BEGIN Input rows

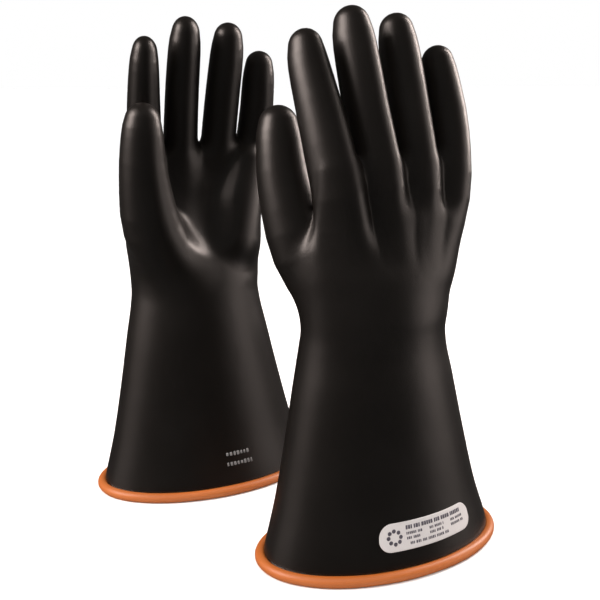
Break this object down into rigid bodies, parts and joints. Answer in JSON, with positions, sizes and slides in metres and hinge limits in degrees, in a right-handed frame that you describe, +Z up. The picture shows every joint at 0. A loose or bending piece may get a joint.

END Input rows
BEGIN Input rows

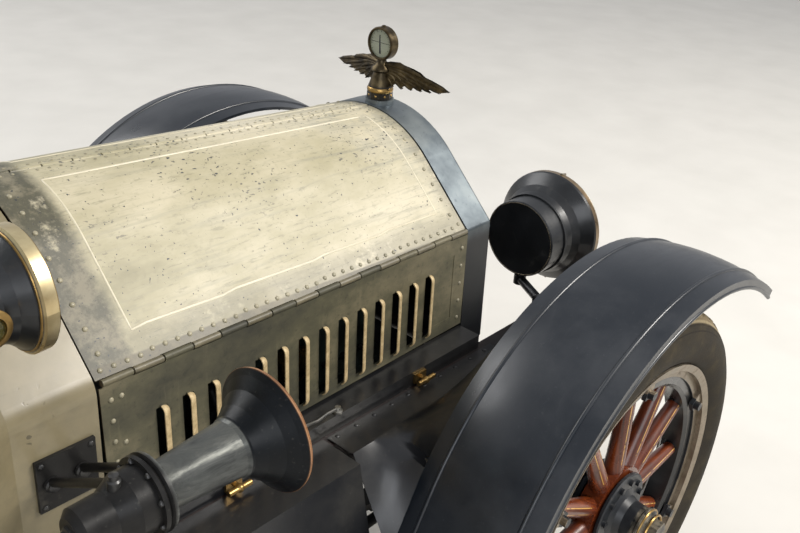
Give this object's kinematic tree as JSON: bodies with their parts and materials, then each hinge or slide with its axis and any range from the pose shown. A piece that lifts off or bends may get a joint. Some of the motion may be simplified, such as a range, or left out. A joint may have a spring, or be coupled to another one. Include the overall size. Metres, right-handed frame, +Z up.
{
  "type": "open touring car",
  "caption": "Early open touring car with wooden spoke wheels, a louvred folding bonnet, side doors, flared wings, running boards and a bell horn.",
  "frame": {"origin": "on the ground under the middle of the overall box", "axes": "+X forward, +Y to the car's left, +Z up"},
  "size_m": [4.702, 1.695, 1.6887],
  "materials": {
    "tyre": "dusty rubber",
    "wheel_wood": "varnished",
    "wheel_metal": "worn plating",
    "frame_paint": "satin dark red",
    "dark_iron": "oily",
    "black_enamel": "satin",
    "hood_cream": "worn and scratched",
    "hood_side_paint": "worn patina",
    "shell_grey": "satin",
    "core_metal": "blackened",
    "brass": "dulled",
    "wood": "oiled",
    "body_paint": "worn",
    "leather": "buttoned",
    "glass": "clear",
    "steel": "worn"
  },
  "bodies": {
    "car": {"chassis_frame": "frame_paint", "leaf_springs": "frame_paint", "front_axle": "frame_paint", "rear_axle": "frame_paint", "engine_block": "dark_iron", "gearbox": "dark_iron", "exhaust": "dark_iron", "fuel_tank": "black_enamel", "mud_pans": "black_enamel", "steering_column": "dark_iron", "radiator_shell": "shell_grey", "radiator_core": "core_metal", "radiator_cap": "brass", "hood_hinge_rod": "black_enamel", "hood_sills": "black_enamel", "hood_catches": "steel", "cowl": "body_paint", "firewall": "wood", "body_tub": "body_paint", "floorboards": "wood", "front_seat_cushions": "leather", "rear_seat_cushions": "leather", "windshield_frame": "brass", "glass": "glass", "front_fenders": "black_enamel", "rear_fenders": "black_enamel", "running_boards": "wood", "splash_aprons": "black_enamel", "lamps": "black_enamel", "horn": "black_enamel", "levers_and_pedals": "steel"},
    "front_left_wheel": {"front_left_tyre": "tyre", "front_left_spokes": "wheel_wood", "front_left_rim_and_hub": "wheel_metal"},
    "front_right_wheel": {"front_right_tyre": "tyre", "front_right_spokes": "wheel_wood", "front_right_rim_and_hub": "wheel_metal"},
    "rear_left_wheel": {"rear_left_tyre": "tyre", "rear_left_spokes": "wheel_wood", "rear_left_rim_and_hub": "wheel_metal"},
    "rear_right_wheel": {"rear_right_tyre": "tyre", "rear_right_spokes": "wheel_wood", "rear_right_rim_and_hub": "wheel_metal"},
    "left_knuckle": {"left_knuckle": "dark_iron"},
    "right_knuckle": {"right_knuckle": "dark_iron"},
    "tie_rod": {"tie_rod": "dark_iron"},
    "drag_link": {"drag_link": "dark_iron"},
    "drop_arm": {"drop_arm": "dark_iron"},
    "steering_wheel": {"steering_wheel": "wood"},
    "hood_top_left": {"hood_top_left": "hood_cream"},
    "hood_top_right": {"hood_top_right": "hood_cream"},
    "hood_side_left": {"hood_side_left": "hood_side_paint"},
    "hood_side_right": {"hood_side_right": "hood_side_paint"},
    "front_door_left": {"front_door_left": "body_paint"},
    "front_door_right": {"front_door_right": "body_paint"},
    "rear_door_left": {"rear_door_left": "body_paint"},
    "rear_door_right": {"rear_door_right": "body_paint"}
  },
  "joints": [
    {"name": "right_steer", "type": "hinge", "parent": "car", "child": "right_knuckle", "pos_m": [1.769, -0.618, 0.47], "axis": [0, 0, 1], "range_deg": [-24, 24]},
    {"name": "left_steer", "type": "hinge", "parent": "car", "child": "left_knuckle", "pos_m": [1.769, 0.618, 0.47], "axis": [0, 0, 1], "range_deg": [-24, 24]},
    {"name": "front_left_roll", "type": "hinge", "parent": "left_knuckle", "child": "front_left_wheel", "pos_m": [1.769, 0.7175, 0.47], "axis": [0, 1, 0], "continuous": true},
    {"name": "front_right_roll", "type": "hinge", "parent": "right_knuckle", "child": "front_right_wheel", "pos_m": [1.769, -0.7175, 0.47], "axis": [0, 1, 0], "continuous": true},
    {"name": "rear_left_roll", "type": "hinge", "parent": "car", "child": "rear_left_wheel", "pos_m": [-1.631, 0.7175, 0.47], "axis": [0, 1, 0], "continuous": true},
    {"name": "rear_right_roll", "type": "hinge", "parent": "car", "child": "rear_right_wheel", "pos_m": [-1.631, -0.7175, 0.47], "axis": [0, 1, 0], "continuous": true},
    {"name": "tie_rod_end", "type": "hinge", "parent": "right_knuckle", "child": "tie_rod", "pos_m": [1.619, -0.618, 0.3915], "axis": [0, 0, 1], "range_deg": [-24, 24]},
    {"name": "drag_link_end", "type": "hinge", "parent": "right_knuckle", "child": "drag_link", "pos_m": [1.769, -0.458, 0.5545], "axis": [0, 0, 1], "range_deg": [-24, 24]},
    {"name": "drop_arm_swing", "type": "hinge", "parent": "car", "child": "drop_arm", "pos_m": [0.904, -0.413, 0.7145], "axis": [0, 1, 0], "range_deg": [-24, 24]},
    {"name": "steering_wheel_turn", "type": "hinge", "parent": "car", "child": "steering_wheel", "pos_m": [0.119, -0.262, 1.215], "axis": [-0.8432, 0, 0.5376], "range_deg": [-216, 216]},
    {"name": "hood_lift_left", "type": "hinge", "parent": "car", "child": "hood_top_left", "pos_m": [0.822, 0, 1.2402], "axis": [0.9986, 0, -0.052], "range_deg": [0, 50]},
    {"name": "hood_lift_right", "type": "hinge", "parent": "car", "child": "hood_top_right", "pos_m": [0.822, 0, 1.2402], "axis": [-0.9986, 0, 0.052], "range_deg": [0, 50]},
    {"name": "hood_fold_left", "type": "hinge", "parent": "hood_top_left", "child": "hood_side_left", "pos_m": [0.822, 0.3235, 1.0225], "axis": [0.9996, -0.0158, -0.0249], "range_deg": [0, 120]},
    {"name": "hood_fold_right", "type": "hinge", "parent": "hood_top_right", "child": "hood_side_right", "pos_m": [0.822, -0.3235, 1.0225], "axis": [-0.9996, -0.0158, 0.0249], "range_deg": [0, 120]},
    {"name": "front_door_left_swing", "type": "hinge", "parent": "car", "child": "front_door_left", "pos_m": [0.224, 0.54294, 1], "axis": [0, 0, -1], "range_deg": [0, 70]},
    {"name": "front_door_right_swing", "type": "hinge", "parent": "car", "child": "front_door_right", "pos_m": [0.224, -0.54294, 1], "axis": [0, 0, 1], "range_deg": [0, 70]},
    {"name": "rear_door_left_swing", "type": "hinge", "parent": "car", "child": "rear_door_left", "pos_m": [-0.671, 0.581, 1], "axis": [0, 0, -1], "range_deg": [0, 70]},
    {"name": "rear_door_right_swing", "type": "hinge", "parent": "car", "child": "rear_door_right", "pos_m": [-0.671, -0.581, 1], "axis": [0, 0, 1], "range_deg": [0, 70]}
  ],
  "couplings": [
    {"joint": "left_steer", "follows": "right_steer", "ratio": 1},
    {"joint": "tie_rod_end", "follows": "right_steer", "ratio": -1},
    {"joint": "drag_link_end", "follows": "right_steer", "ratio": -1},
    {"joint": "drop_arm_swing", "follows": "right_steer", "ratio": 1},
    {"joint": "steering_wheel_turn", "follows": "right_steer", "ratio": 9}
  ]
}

END Input rows

Exercise prompt: Give the number of lines where the string "object" occurs, without any further text.

Written solution: 2